Um dos fundamentos do direito internacional – no cerne das Convenções de Genebra – é a proibição de punições coletivas, ou seja, represálias contra a população civil inimiga, para fazê-la pagar o preço pelas ações de seus líderes e exércitos. Gaza é a violação mais flagrante desta proibição.

Mesmo em tempos "tranquilos", seus habitantes – incluindo um milhão de crianças – foram privados das liberdades mais básicas, como o direito de movimento, acesso a cuidados de saúde adequados. Israel nunca escondeu o facto de que pune o povo de Gaza porque é governados pelo Hamas, que rejeita o direito de Israel desapropriar os palestinos de sua terra natal em 1948 e prendê-los em guetos superlotados como Gaza.

O que Israel faz em Gaza é a própria definição de punição coletiva. É um crime de guerra: 24 horas por dia, durante 7 anos. E, no entanto, ninguém na chamada comunidade internacional parece entenderMas a situação legal mais delicada – para Israel e para o Ocidente – é quando Israel bombardeia Gaza, como faz agora, ou envia soldados, como fará em breve. Netanyahu, destacou o problema quando disse aos habitantes de Gaza: "Saiam agora". Mas, como ele e os líderes ocidentais sabem, o povo de Gaza não tem para onde ir, nem para onde escapar das bombas. Qualquer ataque israelita é, portanto, por definição, dirigido contra a população civil.

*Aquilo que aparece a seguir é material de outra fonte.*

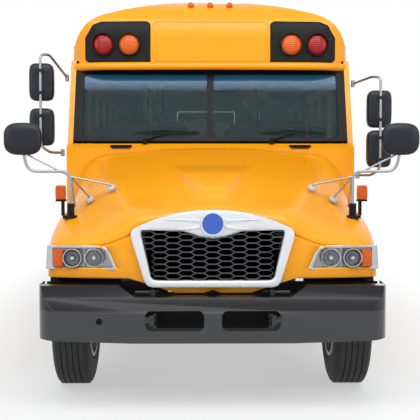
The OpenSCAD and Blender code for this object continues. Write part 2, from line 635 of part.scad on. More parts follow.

Israel vem traçando estratégias para superar esta dificuldade desde seu primeiro grande bombardeamento a Gaza, no final de 2008, após a imposição do cerco. Uma unidade da Procuradoria-Geral da República foi encarregada de encontrar maneiras de reescrever as regras da guerra em favor de Israel.

Na época, a unidade temia que Israel fosse criticado por bombardear uma cerimónia de formatura da polícia em Gaza, matando muitos jovens cadetes. De acordo com o direito internacional, os policiais são civis, não soldados, e, portanto, não são um alvo legítimo. Os advogados israelitas também estavam preocupados com o facto de Israel ter destruído escritórios do governo, a infraestrutura da administração civil de Gaza.

As preocupações de Israel agora parecem ultrapassadas, mostrando o quanto o direito internacional mudou de rumo. Qualquer pessoa com laços com o Hamas, mesmo que indiretamente, tem sido considerada um alvo legítimo, não apenas por Israel, mas por todos os governos ocidentais.

Autoridades ocidentais juntaram-se a Israel para tratar o Hamas como uma organização terrorista, ignorando o facto de que também é um governo cujos membros realizam tarefas civis, como garantir que o lixo seja recolhido e as escolas permaneçam abertas.

Orna Ben-Naftali, reitora da faculdade de direito, disse ao jornal Haaretz em 2009: "Criou-se uma situação em que a maioria dos homens adultos em Gaza e a maioria dos edifícios podem ser tratados como alvos legítimos. A lei foi posta em causa." Na altura, David Reisner, explicou a filosofia de Israel ao Haaretz: "O que estamos testemunhando é uma revisão do direito internacional que agora se baseia na ideia de que um ato proibido torna-se admissível se for realizado por um número suficiente de países."